Reproduce each line exactly.

● Entries:
=====

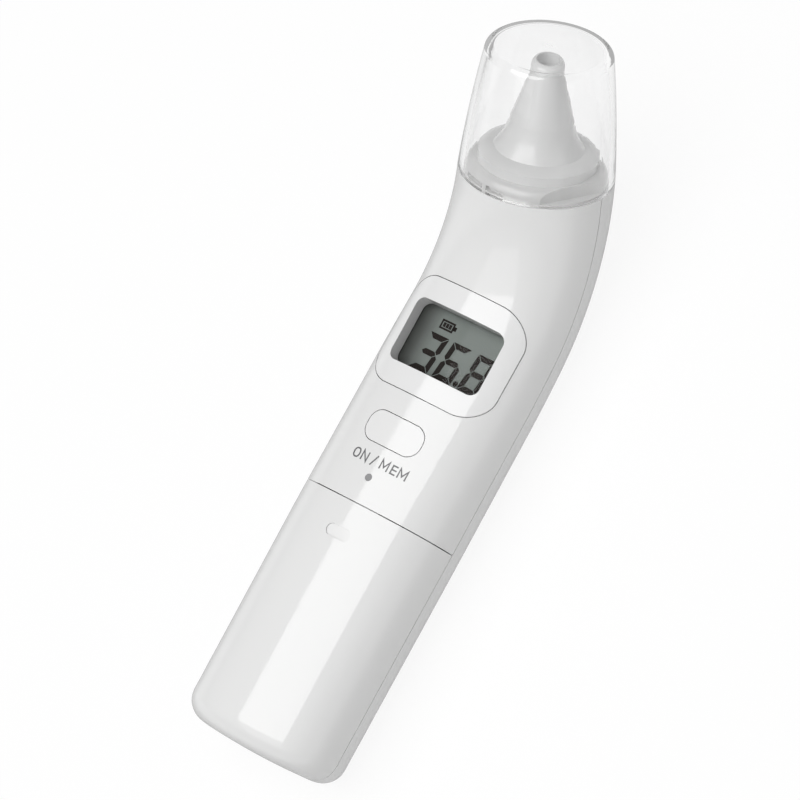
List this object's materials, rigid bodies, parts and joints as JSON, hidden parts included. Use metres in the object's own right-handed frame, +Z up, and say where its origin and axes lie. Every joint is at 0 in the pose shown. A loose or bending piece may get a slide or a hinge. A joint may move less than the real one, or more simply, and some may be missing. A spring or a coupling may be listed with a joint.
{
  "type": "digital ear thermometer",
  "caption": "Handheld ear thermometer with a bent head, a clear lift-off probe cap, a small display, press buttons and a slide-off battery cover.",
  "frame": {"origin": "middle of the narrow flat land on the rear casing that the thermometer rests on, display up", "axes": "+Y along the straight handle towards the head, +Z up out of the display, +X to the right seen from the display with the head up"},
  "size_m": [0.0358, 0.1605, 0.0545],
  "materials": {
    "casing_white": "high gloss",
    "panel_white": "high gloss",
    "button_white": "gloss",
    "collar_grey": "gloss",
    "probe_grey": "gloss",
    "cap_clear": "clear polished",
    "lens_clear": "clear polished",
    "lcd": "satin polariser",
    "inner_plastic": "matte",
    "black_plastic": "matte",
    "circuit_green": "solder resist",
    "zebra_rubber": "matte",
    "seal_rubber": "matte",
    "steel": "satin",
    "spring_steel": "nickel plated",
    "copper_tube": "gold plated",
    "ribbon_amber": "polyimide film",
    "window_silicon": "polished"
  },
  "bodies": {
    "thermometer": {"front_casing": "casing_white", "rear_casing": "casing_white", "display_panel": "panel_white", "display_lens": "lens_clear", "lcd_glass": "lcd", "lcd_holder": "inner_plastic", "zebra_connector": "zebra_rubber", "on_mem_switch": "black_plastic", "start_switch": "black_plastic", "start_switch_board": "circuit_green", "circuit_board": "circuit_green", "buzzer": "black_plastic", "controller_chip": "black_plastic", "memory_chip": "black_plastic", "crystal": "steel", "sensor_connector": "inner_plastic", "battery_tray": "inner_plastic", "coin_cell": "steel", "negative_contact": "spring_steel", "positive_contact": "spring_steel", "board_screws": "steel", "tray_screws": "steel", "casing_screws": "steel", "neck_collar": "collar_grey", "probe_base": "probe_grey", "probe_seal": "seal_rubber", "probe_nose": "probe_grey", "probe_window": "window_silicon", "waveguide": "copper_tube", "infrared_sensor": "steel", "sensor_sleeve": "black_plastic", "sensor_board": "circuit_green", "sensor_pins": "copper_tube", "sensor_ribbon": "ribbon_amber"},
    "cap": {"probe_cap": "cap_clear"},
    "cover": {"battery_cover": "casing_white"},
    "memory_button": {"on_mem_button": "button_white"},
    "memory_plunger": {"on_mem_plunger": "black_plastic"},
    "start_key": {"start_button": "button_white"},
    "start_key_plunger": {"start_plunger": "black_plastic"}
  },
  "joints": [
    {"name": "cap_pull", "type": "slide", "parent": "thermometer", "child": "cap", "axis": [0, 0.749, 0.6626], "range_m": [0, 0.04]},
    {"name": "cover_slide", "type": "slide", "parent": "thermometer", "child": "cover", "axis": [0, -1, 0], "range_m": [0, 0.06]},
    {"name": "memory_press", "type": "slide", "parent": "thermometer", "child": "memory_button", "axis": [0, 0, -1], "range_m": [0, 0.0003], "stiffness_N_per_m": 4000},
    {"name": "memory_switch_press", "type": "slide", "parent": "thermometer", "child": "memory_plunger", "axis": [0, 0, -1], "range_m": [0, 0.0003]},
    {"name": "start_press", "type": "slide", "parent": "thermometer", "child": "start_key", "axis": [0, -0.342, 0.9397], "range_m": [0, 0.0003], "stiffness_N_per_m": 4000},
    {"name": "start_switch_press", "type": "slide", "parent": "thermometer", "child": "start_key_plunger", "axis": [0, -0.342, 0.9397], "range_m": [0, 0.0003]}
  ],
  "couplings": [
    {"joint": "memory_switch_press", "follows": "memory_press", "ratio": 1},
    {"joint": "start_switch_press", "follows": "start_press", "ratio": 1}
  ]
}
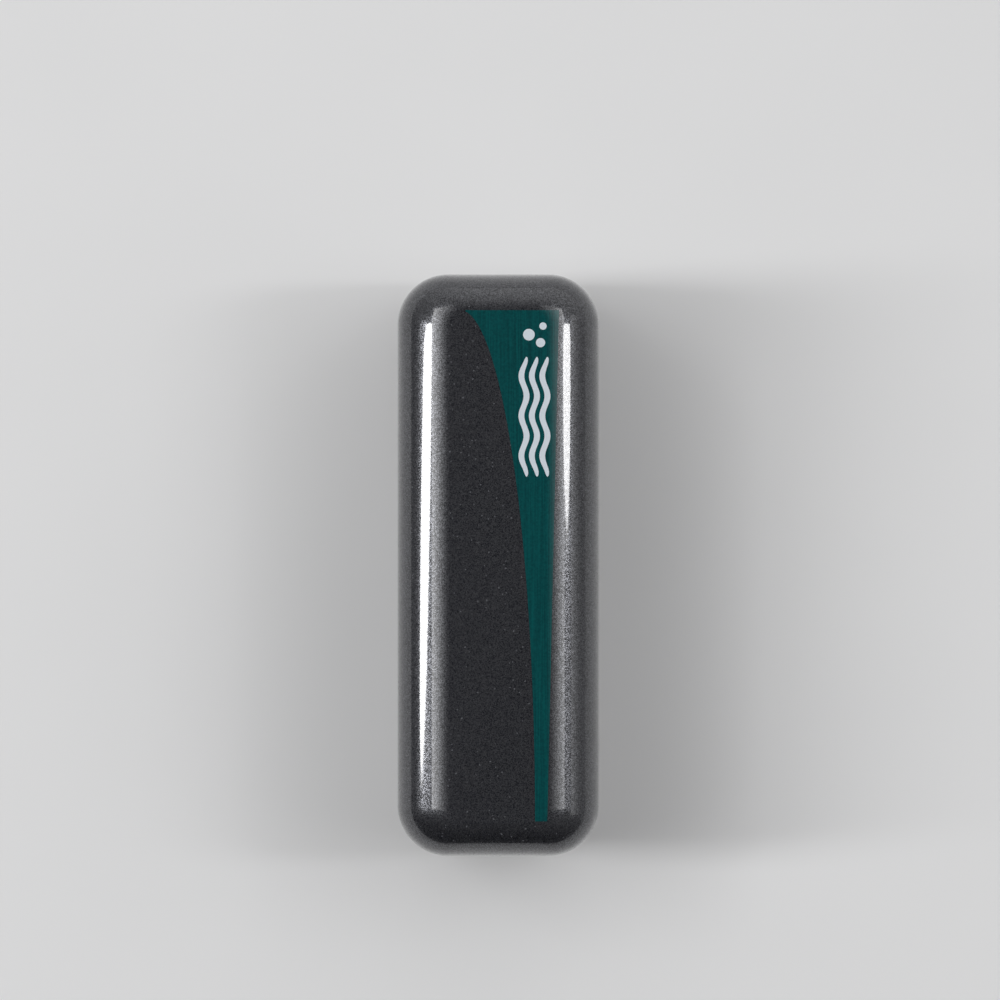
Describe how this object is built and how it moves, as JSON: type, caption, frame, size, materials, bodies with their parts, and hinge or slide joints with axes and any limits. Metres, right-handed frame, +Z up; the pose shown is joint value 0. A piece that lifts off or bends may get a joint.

=====

● Output for this exercise:
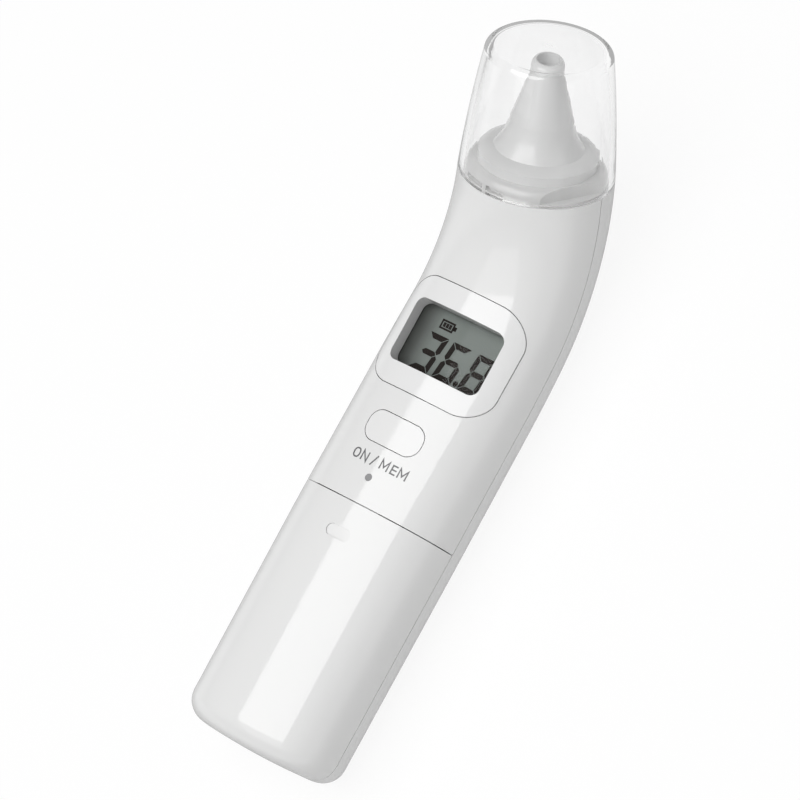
List this object's materials, rigid bodies, parts and joints as JSON, hidden parts included. Use metres in the object's own right-handed frame, +Z up, and say where its origin and axes lie. Every joint is at 0 in the pose shown. A loose or bending piece may get a slide or a hinge. A joint may move less than the real one, or more simply, and some may be missing. A spring or a coupling may be listed with a joint.
{
  "type": "digital ear thermometer",
  "caption": "Handheld ear thermometer with a bent head, a clear lift-off probe cap, a small display, press buttons and a slide-off battery cover.",
  "frame": {"origin": "middle of the narrow flat land on the rear casing that the thermometer rests on, display up", "axes": "+Y along the straight handle towards the head, +Z up out of the display, +X to the right seen from the display with the head up"},
  "size_m": [0.0358, 0.1605, 0.0545],
  "materials": {
    "casing_white": "high gloss",
    "panel_white": "high gloss",
    "button_white": "gloss",
    "collar_grey": "gloss",
    "probe_grey": "gloss",
    "cap_clear": "clear polished",
    "lens_clear": "clear polished",
    "lcd": "satin polariser",
    "inner_plastic": "matte",
    "black_plastic": "matte",
    "circuit_green": "solder resist",
    "zebra_rubber": "matte",
    "seal_rubber": "matte",
    "steel": "satin",
    "spring_steel": "nickel plated",
    "copper_tube": "gold plated",
    "ribbon_amber": "polyimide film",
    "window_silicon": "polished"
  },
  "bodies": {
    "thermometer": {"front_casing": "casing_white", "rear_casing": "casing_white", "display_panel": "panel_white", "display_lens": "lens_clear", "lcd_glass": "lcd", "lcd_holder": "inner_plastic", "zebra_connector": "zebra_rubber", "on_mem_switch": "black_plastic", "start_switch": "black_plastic", "start_switch_board": "circuit_green", "circuit_board": "circuit_green", "buzzer": "black_plastic", "controller_chip": "black_plastic", "memory_chip": "black_plastic", "crystal": "steel", "sensor_connector": "inner_plastic", "battery_tray": "inner_plastic", "coin_cell": "steel", "negative_contact": "spring_steel", "positive_contact": "spring_steel", "board_screws": "steel", "tray_screws": "steel", "casing_screws": "steel", "neck_collar": "collar_grey", "probe_base": "probe_grey", "probe_seal": "seal_rubber", "probe_nose": "probe_grey", "probe_window": "window_silicon", "waveguide": "copper_tube", "infrared_sensor": "steel", "sensor_sleeve": "black_plastic", "sensor_board": "circuit_green", "sensor_pins": "copper_tube", "sensor_ribbon": "ribbon_amber"},
    "cap": {"probe_cap": "cap_clear"},
    "cover": {"battery_cover": "casing_white"},
    "memory_button": {"on_mem_button": "button_white"},
    "memory_plunger": {"on_mem_plunger": "black_plastic"},
    "start_key": {"start_button": "button_white"},
    "start_key_plunger": {"start_plunger": "black_plastic"}
  },
  "joints": [
    {"name": "cap_pull", "type": "slide", "parent": "thermometer", "child": "cap", "axis": [0, 0.749, 0.6626], "range_m": [0, 0.04]},
    {"name": "cover_slide", "type": "slide", "parent": "thermometer", "child": "cover", "axis": [0, -1, 0], "range_m": [0, 0.06]},
    {"name": "memory_press", "type": "slide", "parent": "thermometer", "child": "memory_button", "axis": [0, 0, -1], "range_m": [0, 0.0003], "stiffness_N_per_m": 4000},
    {"name": "memory_switch_press", "type": "slide", "parent": "thermometer", "child": "memory_plunger", "axis": [0, 0, -1], "range_m": [0, 0.0003]},
    {"name": "start_press", "type": "slide", "parent": "thermometer", "child": "start_key", "axis": [0, -0.342, 0.9397], "range_m": [0, 0.0003], "stiffness_N_per_m": 4000},
    {"name": "start_switch_press", "type": "slide", "parent": "thermometer", "child": "start_key_plunger", "axis": [0, -0.342, 0.9397], "range_m": [0, 0.0003]}
  ],
  "couplings": [
    {"joint": "memory_switch_press", "follows": "memory_press", "ratio": 1},
    {"joint": "start_switch_press", "follows": "start_press", "ratio": 1}
  ]
}
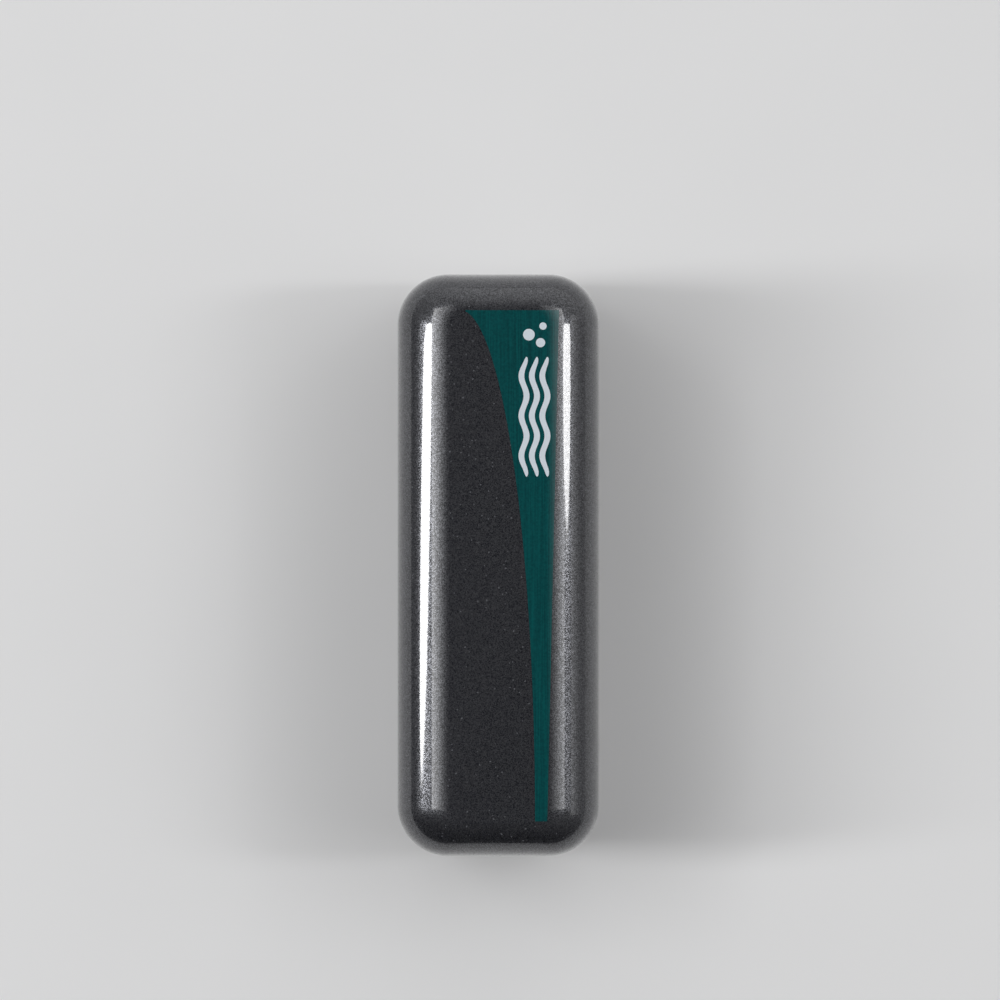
Describe how this object is built and how it moves, as JSON: type, caption, frame, size, materials, bodies with their parts, and hinge or slide joints with axes and any limits. Metres, right-handed frame, +Z up; the pose shown is joint value 0. A piece that lifts off or bends may get a joint.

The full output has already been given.